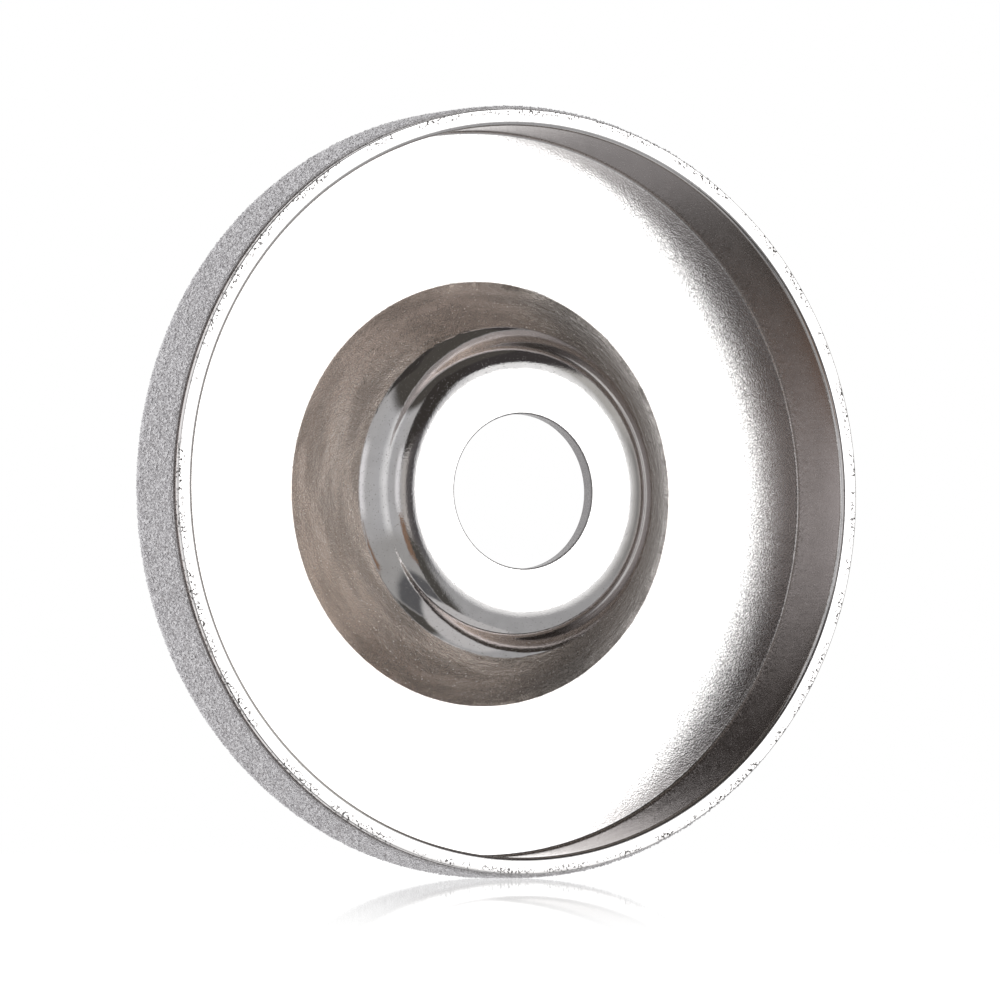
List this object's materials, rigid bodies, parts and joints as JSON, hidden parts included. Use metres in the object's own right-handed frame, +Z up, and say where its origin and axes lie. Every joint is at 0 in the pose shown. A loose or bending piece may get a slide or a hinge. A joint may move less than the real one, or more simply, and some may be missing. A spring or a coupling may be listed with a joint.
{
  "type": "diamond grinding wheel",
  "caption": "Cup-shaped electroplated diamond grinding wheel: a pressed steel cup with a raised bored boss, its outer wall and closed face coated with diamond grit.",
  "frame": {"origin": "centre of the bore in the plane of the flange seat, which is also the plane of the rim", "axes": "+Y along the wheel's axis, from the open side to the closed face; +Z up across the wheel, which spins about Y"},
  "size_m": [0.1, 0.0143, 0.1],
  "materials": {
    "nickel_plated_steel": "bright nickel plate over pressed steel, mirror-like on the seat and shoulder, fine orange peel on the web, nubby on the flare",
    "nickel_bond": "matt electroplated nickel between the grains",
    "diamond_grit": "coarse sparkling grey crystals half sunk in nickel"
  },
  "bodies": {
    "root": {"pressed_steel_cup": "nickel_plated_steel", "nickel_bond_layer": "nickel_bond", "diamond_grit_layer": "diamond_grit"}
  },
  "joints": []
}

- - - - - - -

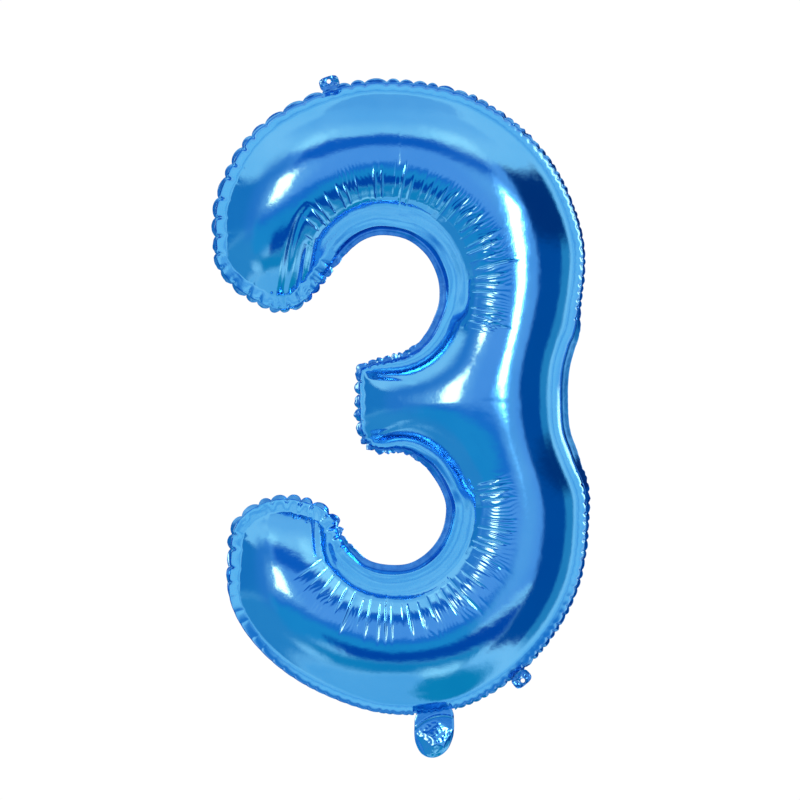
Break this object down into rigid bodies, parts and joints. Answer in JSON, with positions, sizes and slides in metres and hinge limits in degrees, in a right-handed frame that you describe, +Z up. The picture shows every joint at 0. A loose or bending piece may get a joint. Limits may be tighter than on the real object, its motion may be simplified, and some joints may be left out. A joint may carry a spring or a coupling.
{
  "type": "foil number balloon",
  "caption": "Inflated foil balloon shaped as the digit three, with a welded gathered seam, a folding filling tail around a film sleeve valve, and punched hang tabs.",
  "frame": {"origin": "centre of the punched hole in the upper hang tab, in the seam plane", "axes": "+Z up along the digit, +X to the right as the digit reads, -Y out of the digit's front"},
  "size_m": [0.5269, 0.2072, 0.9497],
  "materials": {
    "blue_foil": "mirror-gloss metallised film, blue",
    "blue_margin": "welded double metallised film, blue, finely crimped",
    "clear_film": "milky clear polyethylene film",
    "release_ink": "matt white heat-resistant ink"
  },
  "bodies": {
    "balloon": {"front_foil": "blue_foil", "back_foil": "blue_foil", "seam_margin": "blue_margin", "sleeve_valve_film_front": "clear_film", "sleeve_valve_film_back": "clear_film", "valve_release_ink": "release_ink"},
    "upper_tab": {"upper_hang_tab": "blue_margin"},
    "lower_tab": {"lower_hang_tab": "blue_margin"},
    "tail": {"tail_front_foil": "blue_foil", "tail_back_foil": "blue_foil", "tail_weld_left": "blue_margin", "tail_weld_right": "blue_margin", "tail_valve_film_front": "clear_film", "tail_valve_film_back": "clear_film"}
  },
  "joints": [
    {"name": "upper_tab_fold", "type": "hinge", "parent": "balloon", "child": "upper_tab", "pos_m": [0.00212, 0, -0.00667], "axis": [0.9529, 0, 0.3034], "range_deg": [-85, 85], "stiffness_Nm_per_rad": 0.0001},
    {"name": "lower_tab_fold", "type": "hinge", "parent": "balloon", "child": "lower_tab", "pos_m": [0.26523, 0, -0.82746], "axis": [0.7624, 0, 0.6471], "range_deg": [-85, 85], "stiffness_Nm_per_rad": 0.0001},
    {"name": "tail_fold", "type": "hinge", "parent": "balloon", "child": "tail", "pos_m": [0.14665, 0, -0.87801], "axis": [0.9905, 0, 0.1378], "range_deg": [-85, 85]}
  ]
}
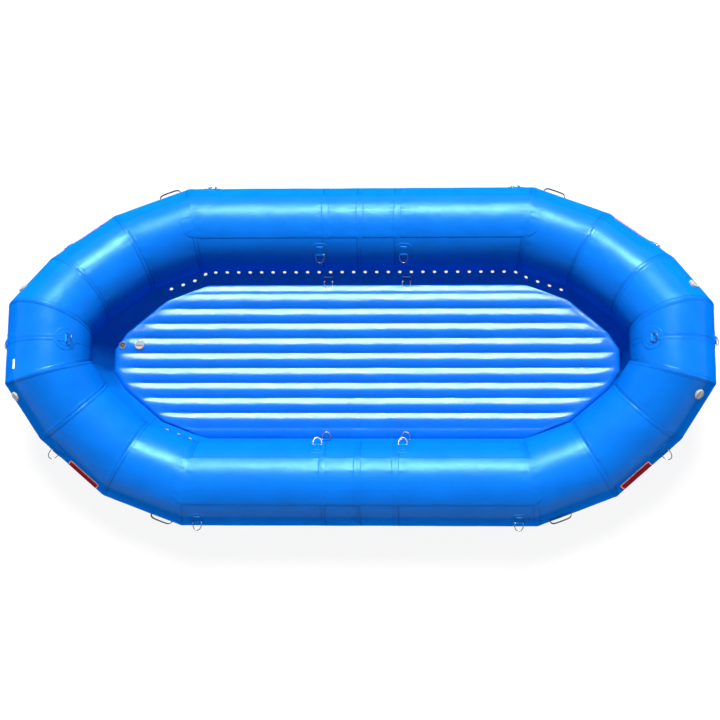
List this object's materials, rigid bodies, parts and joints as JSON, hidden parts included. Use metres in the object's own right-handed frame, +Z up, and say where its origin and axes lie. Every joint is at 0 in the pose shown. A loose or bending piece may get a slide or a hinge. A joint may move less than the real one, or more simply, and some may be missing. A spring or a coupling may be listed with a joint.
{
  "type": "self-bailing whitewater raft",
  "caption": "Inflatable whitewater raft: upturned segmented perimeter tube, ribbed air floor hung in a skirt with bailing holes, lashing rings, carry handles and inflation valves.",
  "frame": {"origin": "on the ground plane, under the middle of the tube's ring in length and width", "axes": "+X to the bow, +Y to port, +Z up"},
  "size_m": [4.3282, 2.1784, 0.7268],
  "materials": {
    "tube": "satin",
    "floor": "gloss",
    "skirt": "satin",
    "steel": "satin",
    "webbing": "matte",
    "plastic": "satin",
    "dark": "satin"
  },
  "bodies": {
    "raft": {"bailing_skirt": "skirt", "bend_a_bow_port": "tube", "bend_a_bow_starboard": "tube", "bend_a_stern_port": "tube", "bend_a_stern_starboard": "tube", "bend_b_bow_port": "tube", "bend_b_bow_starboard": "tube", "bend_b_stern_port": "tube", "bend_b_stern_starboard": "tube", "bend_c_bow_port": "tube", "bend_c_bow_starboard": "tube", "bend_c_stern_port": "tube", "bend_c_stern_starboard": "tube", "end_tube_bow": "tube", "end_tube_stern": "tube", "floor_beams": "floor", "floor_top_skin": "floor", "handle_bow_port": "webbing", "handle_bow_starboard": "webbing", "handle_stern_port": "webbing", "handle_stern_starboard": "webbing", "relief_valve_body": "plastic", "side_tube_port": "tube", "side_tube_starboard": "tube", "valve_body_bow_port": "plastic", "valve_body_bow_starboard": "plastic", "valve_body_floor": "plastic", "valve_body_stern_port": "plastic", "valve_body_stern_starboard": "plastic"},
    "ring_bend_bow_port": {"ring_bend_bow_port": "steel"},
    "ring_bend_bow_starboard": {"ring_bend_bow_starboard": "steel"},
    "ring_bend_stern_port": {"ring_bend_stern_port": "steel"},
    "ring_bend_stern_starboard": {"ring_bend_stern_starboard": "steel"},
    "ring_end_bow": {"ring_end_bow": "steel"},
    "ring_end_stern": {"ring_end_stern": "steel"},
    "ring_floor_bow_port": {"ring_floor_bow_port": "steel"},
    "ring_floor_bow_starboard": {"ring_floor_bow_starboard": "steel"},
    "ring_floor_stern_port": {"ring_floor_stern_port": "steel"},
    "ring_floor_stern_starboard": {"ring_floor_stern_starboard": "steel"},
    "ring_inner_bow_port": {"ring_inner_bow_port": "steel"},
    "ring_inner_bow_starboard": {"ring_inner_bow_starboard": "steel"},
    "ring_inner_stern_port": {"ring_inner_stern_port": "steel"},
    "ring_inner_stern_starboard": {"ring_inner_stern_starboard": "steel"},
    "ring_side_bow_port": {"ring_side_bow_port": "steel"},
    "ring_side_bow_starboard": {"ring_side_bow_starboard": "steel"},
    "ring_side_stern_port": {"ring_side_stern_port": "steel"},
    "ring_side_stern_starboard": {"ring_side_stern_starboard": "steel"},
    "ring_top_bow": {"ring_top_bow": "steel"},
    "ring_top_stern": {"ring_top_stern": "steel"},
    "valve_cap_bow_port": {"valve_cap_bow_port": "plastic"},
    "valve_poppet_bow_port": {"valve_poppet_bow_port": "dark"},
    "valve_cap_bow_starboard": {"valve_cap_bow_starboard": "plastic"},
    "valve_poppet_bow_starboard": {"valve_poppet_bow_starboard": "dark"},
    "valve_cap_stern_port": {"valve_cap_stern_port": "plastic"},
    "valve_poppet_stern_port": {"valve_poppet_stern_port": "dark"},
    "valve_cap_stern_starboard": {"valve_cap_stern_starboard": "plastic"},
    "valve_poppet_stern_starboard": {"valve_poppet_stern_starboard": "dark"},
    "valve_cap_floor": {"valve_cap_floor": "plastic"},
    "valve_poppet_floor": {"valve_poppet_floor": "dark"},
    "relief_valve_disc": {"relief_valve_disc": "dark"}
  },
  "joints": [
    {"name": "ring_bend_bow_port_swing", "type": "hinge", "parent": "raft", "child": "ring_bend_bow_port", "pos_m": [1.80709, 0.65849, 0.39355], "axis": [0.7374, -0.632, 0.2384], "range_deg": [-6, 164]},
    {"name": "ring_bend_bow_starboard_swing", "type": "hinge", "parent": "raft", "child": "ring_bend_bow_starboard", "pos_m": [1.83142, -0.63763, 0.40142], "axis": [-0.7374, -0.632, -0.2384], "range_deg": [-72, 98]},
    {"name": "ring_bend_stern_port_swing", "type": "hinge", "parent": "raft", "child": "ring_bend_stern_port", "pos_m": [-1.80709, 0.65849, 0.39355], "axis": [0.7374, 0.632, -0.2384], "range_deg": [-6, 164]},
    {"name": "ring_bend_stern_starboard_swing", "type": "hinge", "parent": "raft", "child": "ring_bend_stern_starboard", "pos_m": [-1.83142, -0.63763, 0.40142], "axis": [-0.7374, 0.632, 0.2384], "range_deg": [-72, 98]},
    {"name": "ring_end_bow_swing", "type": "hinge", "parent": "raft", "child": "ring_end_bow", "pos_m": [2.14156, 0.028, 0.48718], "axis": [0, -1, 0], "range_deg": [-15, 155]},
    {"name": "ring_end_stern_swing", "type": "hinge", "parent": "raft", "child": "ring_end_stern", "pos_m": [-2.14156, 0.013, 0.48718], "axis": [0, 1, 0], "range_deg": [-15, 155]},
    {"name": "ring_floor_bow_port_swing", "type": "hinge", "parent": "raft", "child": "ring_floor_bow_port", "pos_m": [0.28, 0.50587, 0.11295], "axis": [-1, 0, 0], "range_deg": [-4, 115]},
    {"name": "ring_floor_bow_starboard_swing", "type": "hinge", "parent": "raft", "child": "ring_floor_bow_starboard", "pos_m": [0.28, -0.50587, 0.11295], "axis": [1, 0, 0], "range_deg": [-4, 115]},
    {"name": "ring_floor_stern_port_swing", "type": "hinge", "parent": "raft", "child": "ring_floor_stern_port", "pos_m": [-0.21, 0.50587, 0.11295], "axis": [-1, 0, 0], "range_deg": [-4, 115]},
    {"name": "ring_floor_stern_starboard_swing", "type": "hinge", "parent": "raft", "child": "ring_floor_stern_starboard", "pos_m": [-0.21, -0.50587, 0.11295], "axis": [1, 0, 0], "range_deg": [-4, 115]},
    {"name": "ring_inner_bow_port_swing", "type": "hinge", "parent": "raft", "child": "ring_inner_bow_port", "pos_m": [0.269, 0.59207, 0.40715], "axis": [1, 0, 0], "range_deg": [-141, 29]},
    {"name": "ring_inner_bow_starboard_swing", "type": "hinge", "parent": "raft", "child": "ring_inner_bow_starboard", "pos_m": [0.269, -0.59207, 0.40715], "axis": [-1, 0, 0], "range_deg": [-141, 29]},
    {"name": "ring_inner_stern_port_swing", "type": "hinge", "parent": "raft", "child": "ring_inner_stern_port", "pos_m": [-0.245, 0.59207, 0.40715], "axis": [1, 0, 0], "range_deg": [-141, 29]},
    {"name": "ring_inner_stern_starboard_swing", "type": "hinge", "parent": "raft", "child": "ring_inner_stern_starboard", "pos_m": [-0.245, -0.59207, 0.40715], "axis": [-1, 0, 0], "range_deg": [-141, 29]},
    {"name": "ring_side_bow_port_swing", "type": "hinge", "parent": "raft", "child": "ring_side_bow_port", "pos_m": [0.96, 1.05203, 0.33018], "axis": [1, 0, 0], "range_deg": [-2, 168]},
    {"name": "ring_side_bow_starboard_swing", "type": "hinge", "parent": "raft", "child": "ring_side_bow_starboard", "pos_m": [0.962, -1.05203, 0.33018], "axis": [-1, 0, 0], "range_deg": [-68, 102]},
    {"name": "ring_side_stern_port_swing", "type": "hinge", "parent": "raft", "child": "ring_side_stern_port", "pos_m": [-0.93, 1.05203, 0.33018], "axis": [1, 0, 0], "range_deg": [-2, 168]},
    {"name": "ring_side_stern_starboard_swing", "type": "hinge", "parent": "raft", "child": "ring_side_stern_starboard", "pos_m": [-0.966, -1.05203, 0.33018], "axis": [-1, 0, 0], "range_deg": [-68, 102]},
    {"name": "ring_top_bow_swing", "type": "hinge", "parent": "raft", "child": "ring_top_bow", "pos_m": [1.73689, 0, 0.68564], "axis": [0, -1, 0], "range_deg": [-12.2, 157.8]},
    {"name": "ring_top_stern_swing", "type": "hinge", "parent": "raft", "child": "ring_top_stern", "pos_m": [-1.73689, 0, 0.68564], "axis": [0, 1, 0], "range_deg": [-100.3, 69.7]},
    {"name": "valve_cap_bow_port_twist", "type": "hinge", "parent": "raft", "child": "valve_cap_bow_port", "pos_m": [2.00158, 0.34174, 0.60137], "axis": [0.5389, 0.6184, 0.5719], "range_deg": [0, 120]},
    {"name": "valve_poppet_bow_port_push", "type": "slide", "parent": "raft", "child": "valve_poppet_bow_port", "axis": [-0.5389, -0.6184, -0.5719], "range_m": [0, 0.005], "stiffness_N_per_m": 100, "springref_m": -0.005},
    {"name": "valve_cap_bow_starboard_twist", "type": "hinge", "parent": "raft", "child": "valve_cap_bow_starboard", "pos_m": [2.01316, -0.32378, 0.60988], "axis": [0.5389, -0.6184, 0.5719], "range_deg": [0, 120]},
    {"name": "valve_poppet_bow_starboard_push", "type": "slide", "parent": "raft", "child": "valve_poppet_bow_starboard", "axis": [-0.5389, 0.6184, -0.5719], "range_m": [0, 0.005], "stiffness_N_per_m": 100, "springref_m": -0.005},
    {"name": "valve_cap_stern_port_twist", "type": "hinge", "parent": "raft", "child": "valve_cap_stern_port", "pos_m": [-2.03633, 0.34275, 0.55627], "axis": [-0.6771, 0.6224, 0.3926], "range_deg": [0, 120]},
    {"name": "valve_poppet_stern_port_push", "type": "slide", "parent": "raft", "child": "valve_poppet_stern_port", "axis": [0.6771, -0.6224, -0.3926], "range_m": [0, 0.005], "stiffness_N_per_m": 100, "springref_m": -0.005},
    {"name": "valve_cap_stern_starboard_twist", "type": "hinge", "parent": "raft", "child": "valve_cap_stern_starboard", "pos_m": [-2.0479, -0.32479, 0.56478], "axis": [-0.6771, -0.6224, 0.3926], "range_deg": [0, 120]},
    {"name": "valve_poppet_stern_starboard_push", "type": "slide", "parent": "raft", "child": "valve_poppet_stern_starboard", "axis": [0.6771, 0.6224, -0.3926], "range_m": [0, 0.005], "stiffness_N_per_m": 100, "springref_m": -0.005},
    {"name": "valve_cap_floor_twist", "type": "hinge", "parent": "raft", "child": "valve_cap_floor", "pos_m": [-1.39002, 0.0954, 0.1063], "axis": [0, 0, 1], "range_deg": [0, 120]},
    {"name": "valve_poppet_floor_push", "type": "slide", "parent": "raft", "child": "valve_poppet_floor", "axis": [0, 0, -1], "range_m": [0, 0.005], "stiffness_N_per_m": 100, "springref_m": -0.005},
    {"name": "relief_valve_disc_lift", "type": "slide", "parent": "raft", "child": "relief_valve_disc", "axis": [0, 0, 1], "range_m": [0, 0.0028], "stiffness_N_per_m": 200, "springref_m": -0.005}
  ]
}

- - - - - - -

Pick out all lines containing the string "axes".

_FULL ANSWER_
List this object's materials, rigid bodies, parts and joints as JSON, hidden parts included. Use metres in the object's own right-handed frame, +Z up, and say where its origin and axes lie. Every joint is at 0 in the pose shown. A loose or bending piece may get a slide or a hinge. A joint may move less than the real one, or more simply, and some may be missing. A spring or a coupling may be listed with a joint.
  "frame": {"origin": "centre of the bore in the plane of the flange seat, which is also the plane of the rim", "axes": "+Y along the wheel's axis, from the open side to the closed face; +Z up across the wheel, which spins about Y"},
  "frame": {"origin": "centre of the punched hole in the upper hang tab, in the seam plane", "axes": "+Z up along the digit, +X to the right as the digit reads, -Y out of the digit's front"},
List this object's materials, rigid bodies, parts and joints as JSON, hidden parts included. Use metres in the object's own right-handed frame, +Z up, and say where its origin and axes lie. Every joint is at 0 in the pose shown. A loose or bending piece may get a slide or a hinge. A joint may move less than the real one, or more simply, and some may be missing. A spring or a coupling may be listed with a joint.
  "frame": {"origin": "on the ground plane, under the middle of the tube's ring in length and width", "axes": "+X to the bow, +Y to port, +Z up"},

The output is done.